*PROBLEM STATEMENT:* Return each entry exactly, with none missing.

*PROVIDED DATA:*

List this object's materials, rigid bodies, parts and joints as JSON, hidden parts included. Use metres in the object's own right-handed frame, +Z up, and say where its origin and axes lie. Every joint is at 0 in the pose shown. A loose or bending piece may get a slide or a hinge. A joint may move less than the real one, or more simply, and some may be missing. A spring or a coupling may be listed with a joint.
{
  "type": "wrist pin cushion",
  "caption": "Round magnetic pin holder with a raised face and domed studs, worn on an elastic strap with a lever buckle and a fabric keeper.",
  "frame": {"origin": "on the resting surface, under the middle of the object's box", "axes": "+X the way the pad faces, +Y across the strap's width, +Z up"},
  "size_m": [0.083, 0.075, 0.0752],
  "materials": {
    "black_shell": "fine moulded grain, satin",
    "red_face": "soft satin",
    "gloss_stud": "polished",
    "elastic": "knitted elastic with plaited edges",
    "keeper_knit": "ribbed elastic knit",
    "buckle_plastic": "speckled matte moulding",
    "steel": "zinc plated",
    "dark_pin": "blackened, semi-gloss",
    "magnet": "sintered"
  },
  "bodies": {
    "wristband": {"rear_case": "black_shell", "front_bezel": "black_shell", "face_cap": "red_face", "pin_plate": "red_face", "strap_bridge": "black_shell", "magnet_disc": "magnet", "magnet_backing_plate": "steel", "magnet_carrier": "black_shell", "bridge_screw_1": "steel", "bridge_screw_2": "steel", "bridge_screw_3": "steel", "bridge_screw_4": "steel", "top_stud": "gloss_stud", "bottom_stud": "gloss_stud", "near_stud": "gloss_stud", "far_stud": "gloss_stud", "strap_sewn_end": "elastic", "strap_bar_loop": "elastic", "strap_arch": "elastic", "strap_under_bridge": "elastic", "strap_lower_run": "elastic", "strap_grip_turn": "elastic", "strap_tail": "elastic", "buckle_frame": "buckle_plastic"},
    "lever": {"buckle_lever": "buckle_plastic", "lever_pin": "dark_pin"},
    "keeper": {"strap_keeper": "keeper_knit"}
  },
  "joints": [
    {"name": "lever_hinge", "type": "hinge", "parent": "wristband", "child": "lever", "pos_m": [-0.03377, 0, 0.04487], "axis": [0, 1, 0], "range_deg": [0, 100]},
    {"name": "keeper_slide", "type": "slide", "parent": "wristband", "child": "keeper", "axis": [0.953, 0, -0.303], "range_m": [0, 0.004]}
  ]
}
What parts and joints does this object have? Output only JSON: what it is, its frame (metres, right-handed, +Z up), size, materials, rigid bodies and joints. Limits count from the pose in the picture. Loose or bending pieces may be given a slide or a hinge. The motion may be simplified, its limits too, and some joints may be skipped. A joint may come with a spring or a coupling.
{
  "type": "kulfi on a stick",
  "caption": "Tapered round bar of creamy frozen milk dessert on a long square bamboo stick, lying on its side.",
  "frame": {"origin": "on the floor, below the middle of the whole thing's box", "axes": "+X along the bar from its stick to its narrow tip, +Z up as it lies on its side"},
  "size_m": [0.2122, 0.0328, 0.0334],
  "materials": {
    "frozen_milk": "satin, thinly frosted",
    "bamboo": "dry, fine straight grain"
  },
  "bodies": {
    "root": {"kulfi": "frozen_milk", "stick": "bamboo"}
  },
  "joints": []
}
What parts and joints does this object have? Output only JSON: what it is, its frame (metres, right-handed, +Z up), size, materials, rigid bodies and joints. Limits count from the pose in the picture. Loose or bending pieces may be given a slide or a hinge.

*RESULT:*
List this object's materials, rigid bodies, parts and joints as JSON, hidden parts included. Use metres in the object's own right-handed frame, +Z up, and say where its origin and axes lie. Every joint is at 0 in the pose shown. A loose or bending piece may get a slide or a hinge. A joint may move less than the real one, or more simply, and some may be missing. A spring or a coupling may be listed with a joint.
{
  "type": "wrist pin cushion",
  "caption": "Round magnetic pin holder with a raised face and domed studs, worn on an elastic strap with a lever buckle and a fabric keeper.",
  "frame": {"origin": "on the resting surface, under the middle of the object's box", "axes": "+X the way the pad faces, +Y across the strap's width, +Z up"},
  "size_m": [0.083, 0.075, 0.0752],
  "materials": {
    "black_shell": "fine moulded grain, satin",
    "red_face": "soft satin",
    "gloss_stud": "polished",
    "elastic": "knitted elastic with plaited edges",
    "keeper_knit": "ribbed elastic knit",
    "buckle_plastic": "speckled matte moulding",
    "steel": "zinc plated",
    "dark_pin": "blackened, semi-gloss",
    "magnet": "sintered"
  },
  "bodies": {
    "wristband": {"rear_case": "black_shell", "front_bezel": "black_shell", "face_cap": "red_face", "pin_plate": "red_face", "strap_bridge": "black_shell", "magnet_disc": "magnet", "magnet_backing_plate": "steel", "magnet_carrier": "black_shell", "bridge_screw_1": "steel", "bridge_screw_2": "steel", "bridge_screw_3": "steel", "bridge_screw_4": "steel", "top_stud": "gloss_stud", "bottom_stud": "gloss_stud", "near_stud": "gloss_stud", "far_stud": "gloss_stud", "strap_sewn_end": "elastic", "strap_bar_loop": "elastic", "strap_arch": "elastic", "strap_under_bridge": "elastic", "strap_lower_run": "elastic", "strap_grip_turn": "elastic", "strap_tail": "elastic", "buckle_frame": "buckle_plastic"},
    "lever": {"buckle_lever": "buckle_plastic", "lever_pin": "dark_pin"},
    "keeper": {"strap_keeper": "keeper_knit"}
  },
  "joints": [
    {"name": "lever_hinge", "type": "hinge", "parent": "wristband", "child": "lever", "pos_m": [-0.03377, 0, 0.04487], "axis": [0, 1, 0], "range_deg": [0, 100]},
    {"name": "keeper_slide", "type": "slide", "parent": "wristband", "child": "keeper", "axis": [0.953, 0, -0.303], "range_m": [0, 0.004]}
  ]
}
What parts and joints does this object have? Output only JSON: what it is, its frame (metres, right-handed, +Z up), size, materials, rigid bodies and joints. Limits count from the pose in the picture. Loose or bending pieces may be given a slide or a hinge. The motion may be simplified, its limits too, and some joints may be skipped. A joint may come with a spring or a coupling.
{
  "type": "kulfi on a stick",
  "caption": "Tapered round bar of creamy frozen milk dessert on a long square bamboo stick, lying on its side.",
  "frame": {"origin": "on the floor, below the middle of the whole thing's box", "axes": "+X along the bar from its stick to its narrow tip, +Z up as it lies on its side"},
  "size_m": [0.2122, 0.0328, 0.0334],
  "materials": {
    "frozen_milk": "satin, thinly frosted",
    "bamboo": "dry, fine straight grain"
  },
  "bodies": {
    "root": {"kulfi": "frozen_milk", "stick": "bamboo"}
  },
  "joints": []
}
What parts and joints does this object have? Output only JSON: what it is, its frame (metres, right-handed, +Z up), size, materials, rigid bodies and joints. Limits count from the pose in the picture. Loose or bending pieces may be given a slide or a hinge.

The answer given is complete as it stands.